Jamais le temps de s'ennuyer à bord !
ou l'espérance tragique...
Nés au Havre à la fin des
années 1850, les frères Henry et René Bossière sont les fils d'un armateur.
Ils évoluent dans le monde des affaires et ont pour ambition de coloniser et
valoriser les îles australes françaises.
Malgré leur manque de
capitaux, ils adressent au gouvernement français une demande de concession
d'exploitation des îles Kerguelen qui est accueillie avec d'autant plus de
bienveillance par l’État que celui-ci voit dans leur projet une chance
inespérée d'occuper définitivement des terres convoitées par les britanniques
et les australiens.
Avec le soutien de politiques
havrais (Félix Faure et Jules Siegfried, alors ministres), les frères
Bossière obtiennent en juillet 1893 la concession des Kerguelen pour une
durée de cinquante ans, avec l'objectif de créer un élevage extensif de
moutons sur le modèle de ce qu'ils ont vu en Patagonie et aux Malouines.
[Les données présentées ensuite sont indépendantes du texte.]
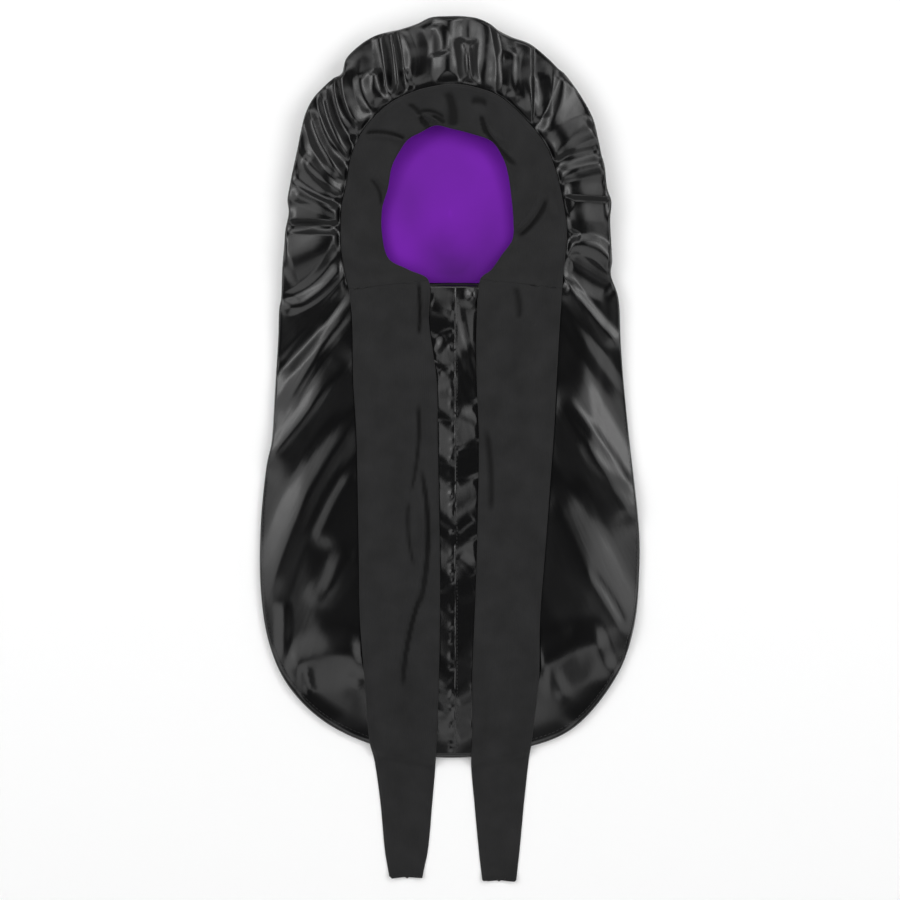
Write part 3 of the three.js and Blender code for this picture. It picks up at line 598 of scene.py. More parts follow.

Mais
d'incidents techniques en déboires financiers, les moutons achetés en
Amérique du Sud n'arriveront jamais à destination.
Malgré l'absence de
financement, les Bossière fondent en 1900 une nouvelle société toujours dans
le but de valoriser les Kerguelen en incluant l'élevage et la pêche, mais
également l'exploitation du sous-sol, sans toutefois parvenir à concrétiser
un projet viable. En 1907, le gouvernement s'inquiète devant la carence des
deux frères vis-à-vis de leurs engagements puisque aucune activité n'a
réellement vu le jour depuis 1893.
Nullement découragés par les
échecs, les Bossière s'associent en 1908 avec une entreprise norvégienne pour
exploiter la station baleinière de Port Jeanne d'Arc, sans plus de succès
puisque l'usine est abandonnée en 1926.
Entre temps, les Bossière
n'ont toujours pas renoncé à leur élevage de moutons. En août 1913, ils
débarquent à Port-Couvreux avec un millier de moutons, mais le site est mal
choisi, car aride et inhospitalier. Faute de nourriture suffisante, le
troupeau est rapidement décimé. En 1914, survient la première guerre
mondiale, les bergers doivent être rapatriés en Métropole pour combattre. Les
200 moutons rescapés de cette expérience sont abandonnés sur place et mourront
faute de soins.
Après la guerre, l'un des
frères persiste encore. Il revient en 1920 pour relancer l'élevage de
Port-Couvreux avec de nouveaux moutons, sans plus de succès. En 1927,
nouvelle tentative de "colonisation" de l'archipel des Kerguelen :
les Bossière envoient à Port-Couvreux trois havrais accompagnés de leurs
femmes et enfants. Une nouvelle fois l'élevage périclite, les moutons ne
trouvent pas assez de pâturages, plusieurs "colons" décèdent. Les
survivants sont rapatriés vers la Réunion en 1931, marquant la fin
irrémédiable des espoirs de valorisation des Kerguelen.
Mais l’obstination des frères
Bossière à se mesurer à la nature hostile ne s'arrête pas qu'aux Kerguelen !
La suite dans quelques jours à l'île Saint-Paul…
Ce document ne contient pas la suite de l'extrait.